▸ Dataset content
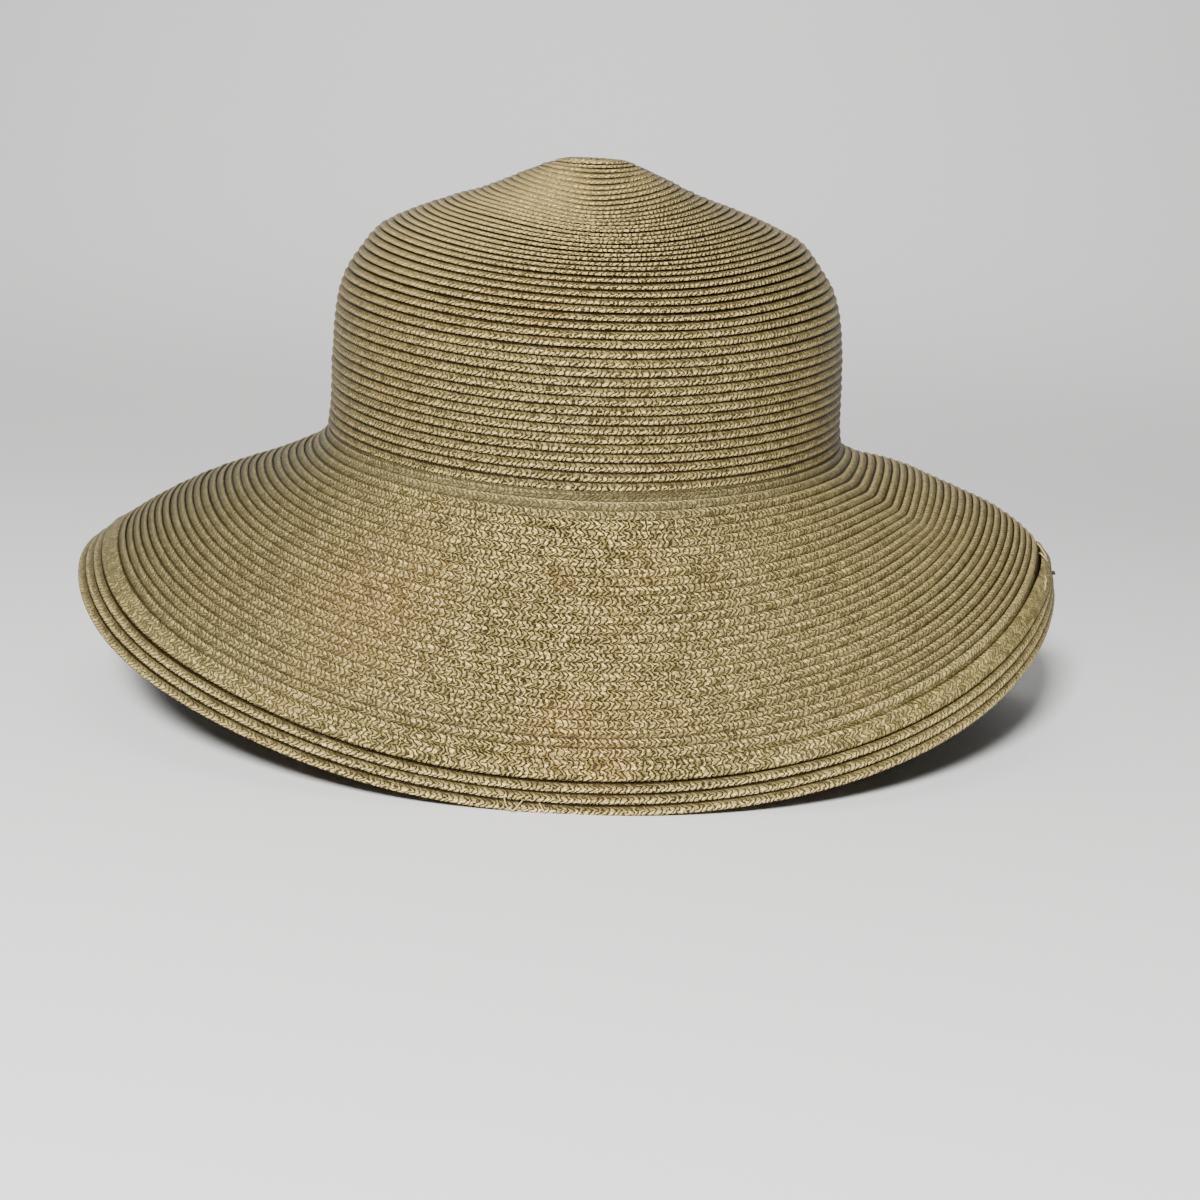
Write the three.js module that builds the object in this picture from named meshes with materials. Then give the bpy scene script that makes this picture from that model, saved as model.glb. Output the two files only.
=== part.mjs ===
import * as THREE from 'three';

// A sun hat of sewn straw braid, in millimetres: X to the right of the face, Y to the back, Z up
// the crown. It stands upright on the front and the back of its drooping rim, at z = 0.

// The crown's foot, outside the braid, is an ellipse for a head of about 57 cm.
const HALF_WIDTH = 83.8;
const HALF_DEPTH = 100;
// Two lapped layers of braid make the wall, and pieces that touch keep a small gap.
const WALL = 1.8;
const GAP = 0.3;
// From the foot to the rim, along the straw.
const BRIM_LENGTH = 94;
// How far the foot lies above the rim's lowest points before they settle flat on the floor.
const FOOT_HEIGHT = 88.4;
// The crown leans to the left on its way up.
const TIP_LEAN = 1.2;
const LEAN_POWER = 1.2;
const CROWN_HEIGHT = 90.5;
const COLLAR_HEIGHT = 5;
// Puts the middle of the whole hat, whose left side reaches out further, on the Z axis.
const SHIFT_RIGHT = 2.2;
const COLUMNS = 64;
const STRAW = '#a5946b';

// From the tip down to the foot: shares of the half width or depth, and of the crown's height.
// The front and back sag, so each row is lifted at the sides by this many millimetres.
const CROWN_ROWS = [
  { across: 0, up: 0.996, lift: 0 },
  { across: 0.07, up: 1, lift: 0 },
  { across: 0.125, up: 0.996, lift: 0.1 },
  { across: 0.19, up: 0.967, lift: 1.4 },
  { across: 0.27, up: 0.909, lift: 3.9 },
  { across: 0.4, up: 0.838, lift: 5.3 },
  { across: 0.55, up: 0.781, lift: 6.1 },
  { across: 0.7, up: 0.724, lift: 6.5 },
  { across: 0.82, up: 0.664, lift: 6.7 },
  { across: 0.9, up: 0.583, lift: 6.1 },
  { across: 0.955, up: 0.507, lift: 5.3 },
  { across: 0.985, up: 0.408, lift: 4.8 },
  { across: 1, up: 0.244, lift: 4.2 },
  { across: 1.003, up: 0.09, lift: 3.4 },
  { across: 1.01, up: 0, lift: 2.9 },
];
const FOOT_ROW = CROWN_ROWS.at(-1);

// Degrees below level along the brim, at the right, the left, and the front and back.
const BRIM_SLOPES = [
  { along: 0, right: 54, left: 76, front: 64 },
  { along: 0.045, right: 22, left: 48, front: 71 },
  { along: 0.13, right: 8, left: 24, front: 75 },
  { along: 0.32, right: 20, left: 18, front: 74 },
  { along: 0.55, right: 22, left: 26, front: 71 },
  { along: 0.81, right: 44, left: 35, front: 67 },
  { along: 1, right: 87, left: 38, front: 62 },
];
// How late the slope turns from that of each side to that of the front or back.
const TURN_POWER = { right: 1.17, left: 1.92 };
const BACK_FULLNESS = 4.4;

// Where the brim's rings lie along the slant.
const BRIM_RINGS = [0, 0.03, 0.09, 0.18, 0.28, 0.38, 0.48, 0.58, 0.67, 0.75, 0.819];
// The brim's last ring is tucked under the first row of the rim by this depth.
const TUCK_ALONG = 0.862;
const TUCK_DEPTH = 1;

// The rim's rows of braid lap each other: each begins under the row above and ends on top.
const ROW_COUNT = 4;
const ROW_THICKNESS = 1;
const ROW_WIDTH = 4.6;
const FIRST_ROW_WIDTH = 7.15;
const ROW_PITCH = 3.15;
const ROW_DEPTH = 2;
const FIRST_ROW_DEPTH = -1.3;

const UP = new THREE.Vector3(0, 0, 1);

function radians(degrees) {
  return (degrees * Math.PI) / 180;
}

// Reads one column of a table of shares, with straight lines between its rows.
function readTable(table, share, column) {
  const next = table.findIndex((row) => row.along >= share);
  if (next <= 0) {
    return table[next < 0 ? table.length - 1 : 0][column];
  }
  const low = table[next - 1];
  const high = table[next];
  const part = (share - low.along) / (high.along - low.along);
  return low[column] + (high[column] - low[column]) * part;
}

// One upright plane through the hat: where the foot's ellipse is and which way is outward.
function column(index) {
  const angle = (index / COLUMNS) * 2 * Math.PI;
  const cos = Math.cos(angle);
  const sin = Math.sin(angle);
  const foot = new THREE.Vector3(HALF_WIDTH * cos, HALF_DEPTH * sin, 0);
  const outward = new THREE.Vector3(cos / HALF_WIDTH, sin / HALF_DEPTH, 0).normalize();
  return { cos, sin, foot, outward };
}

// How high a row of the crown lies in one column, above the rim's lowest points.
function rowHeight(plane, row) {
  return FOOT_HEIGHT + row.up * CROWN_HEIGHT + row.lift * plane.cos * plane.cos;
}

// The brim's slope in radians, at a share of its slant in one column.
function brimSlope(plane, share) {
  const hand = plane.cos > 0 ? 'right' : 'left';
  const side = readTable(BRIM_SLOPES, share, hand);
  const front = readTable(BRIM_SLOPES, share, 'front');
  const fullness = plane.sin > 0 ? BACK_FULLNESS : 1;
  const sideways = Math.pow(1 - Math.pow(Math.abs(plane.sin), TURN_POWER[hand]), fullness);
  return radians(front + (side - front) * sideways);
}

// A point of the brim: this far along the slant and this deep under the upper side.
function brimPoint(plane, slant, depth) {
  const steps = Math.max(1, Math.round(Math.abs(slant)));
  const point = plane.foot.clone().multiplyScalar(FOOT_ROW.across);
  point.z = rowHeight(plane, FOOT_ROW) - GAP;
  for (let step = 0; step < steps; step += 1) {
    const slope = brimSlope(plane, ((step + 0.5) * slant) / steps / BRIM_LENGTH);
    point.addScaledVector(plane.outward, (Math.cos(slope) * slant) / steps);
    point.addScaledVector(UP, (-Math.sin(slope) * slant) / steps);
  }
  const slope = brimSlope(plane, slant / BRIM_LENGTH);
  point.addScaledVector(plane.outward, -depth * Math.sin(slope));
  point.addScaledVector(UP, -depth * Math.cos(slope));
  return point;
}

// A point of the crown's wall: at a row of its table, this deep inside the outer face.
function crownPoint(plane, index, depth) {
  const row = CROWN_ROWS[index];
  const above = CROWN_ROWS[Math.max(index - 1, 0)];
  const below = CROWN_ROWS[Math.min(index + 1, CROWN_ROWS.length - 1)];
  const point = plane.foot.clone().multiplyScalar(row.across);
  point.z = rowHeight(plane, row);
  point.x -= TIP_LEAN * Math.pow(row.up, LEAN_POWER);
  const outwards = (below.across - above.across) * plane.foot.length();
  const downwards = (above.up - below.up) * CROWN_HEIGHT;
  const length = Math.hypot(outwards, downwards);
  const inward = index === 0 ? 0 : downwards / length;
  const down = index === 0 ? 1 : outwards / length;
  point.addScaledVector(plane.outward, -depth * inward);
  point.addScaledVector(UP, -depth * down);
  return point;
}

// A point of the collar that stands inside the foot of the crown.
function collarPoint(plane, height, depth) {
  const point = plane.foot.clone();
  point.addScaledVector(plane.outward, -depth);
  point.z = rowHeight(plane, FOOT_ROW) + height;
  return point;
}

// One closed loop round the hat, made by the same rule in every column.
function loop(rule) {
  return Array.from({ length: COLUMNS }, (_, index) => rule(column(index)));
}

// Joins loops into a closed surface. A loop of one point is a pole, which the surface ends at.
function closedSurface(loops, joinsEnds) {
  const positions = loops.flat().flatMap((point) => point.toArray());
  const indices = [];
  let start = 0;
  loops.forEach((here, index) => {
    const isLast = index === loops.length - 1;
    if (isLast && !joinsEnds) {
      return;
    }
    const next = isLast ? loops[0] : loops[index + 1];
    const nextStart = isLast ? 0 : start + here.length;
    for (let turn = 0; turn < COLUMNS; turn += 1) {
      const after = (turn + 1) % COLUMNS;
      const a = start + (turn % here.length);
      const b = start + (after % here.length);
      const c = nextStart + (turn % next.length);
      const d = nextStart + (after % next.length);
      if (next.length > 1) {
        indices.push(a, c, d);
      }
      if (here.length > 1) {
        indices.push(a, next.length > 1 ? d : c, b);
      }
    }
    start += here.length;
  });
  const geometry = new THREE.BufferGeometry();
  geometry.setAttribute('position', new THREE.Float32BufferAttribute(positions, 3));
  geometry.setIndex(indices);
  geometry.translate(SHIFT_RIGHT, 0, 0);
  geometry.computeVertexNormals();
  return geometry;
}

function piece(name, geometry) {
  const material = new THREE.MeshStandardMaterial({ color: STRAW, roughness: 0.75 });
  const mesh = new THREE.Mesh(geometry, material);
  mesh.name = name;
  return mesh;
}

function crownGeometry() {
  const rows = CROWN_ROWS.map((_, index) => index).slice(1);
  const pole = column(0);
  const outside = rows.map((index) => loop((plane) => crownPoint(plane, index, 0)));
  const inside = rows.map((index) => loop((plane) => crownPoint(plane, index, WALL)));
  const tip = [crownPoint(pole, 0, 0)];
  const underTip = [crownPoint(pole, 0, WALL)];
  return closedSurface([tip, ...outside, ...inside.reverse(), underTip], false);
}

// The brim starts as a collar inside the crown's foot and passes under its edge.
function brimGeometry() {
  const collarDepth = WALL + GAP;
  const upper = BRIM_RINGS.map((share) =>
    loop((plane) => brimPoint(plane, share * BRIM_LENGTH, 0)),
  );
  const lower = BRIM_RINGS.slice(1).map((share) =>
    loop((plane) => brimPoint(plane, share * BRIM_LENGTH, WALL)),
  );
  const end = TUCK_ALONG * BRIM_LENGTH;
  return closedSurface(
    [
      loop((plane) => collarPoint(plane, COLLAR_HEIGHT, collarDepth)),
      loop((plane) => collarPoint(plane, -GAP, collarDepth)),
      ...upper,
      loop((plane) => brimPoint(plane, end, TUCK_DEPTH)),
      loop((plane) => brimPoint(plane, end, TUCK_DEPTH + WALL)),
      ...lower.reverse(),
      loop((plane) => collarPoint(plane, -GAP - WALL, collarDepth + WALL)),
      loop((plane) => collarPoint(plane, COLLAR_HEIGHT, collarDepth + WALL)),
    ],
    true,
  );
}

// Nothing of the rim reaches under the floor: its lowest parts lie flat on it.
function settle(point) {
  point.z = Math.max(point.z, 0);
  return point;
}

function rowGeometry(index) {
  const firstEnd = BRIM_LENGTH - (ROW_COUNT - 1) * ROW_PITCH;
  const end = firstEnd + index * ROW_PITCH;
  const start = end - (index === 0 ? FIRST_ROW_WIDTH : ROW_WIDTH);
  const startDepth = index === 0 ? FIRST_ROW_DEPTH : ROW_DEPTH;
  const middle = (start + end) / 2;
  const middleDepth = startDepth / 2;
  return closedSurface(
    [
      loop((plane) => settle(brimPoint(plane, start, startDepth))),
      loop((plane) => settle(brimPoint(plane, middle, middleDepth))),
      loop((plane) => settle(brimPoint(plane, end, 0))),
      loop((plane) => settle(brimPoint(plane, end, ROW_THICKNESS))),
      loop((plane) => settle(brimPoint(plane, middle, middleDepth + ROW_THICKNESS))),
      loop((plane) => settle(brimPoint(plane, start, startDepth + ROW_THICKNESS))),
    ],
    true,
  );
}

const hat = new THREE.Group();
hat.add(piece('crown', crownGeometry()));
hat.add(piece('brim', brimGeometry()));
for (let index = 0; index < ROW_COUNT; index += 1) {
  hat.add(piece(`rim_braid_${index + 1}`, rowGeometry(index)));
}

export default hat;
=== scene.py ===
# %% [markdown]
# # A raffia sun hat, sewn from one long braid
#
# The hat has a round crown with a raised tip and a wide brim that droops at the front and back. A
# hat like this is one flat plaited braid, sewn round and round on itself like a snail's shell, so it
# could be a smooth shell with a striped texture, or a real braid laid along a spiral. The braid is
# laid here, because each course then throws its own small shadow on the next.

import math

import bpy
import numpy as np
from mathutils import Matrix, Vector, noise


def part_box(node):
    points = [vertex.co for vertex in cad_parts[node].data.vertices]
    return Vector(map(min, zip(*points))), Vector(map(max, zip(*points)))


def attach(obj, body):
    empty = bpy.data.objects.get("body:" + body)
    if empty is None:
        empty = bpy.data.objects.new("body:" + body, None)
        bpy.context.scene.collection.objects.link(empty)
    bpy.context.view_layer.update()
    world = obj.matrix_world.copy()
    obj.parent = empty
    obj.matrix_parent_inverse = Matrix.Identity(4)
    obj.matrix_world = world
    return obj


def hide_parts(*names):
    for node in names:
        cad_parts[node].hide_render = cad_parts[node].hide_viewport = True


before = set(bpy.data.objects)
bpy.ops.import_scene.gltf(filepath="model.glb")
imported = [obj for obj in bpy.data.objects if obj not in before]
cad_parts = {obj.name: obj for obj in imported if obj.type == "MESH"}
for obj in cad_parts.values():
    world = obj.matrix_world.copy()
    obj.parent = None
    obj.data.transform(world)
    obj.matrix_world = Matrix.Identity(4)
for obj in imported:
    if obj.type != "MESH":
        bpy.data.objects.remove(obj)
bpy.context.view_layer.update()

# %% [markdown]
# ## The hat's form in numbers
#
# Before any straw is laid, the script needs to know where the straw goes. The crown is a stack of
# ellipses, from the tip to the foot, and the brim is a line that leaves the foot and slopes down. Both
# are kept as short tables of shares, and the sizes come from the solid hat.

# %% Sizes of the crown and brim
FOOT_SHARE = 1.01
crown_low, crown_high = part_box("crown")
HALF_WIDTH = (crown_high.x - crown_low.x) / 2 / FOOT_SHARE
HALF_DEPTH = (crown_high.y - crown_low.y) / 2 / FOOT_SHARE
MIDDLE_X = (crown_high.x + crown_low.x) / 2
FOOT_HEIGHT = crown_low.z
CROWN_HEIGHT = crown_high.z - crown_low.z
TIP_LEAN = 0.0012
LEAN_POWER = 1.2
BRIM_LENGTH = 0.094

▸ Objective
Give the lines again, exactly as they stand, from the beginning of the data through the line with "const STRAW = '#a5946b';".

▸ Written solution
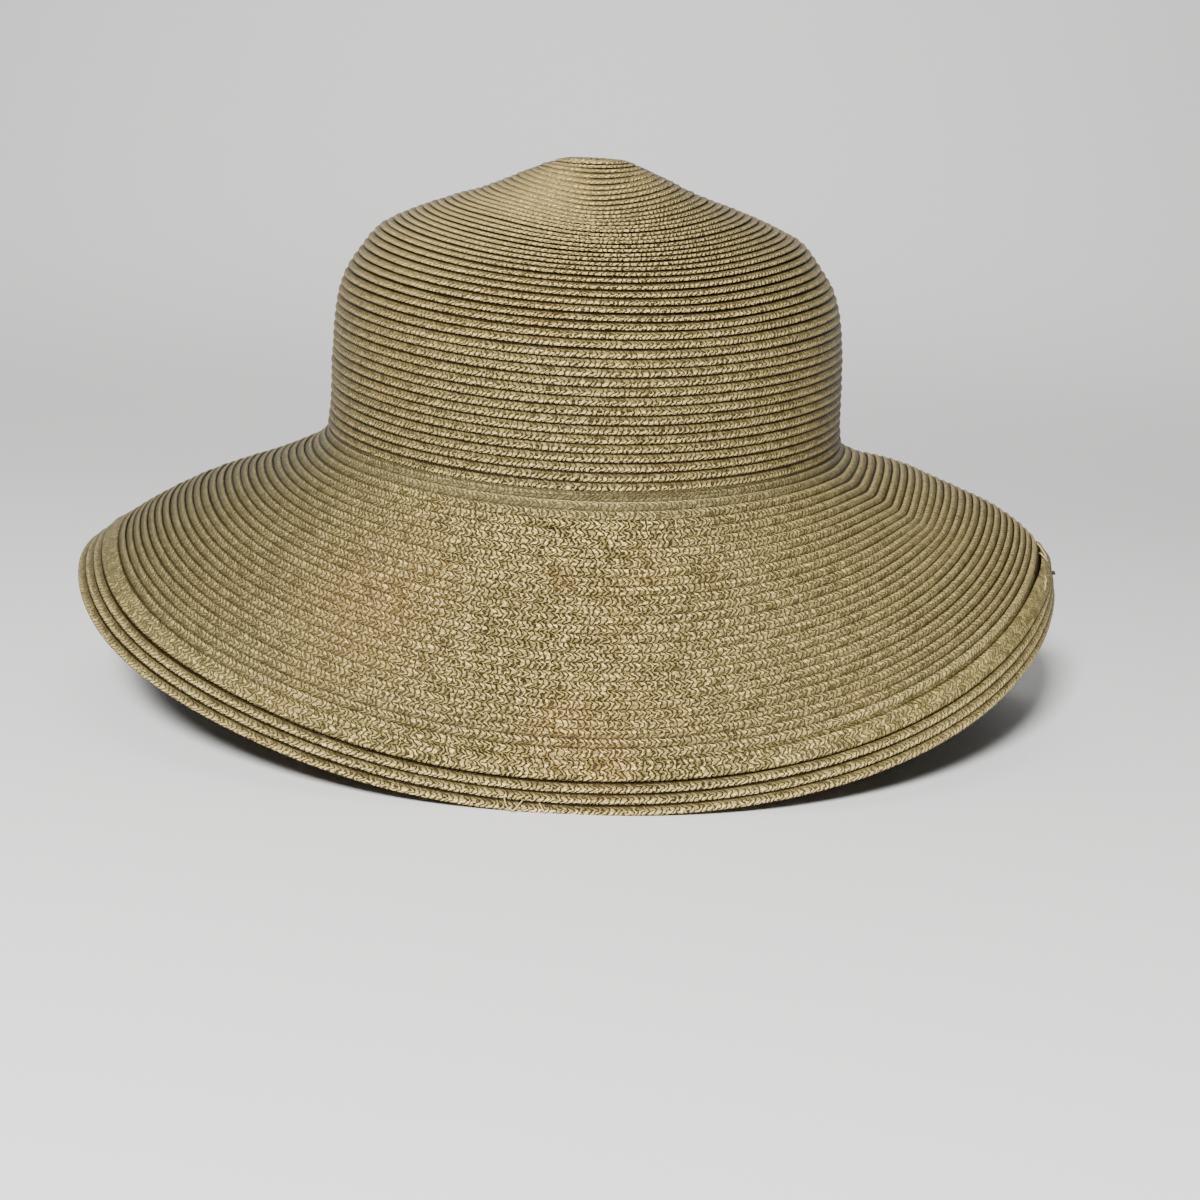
Write the three.js module that builds the object in this picture from named meshes with materials. Then give the bpy scene script that makes this picture from that model, saved as model.glb. Output the two files only.
=== part.mjs ===
import * as THREE from 'three';

// A sun hat of sewn straw braid, in millimetres: X to the right of the face, Y to the back, Z up
// the crown. It stands upright on the front and the back of its drooping rim, at z = 0.

// The crown's foot, outside the braid, is an ellipse for a head of about 57 cm.
const HALF_WIDTH = 83.8;
const HALF_DEPTH = 100;
// Two lapped layers of braid make the wall, and pieces that touch keep a small gap.
const WALL = 1.8;
const GAP = 0.3;
// From the foot to the rim, along the straw.
const BRIM_LENGTH = 94;
// How far the foot lies above the rim's lowest points before they settle flat on the floor.
const FOOT_HEIGHT = 88.4;
// The crown leans to the left on its way up.
const TIP_LEAN = 1.2;
const LEAN_POWER = 1.2;
const CROWN_HEIGHT = 90.5;
const COLLAR_HEIGHT = 5;
// Puts the middle of the whole hat, whose left side reaches out further, on the Z axis.
const SHIFT_RIGHT = 2.2;
const COLUMNS = 64;
const STRAW = '#a5946b';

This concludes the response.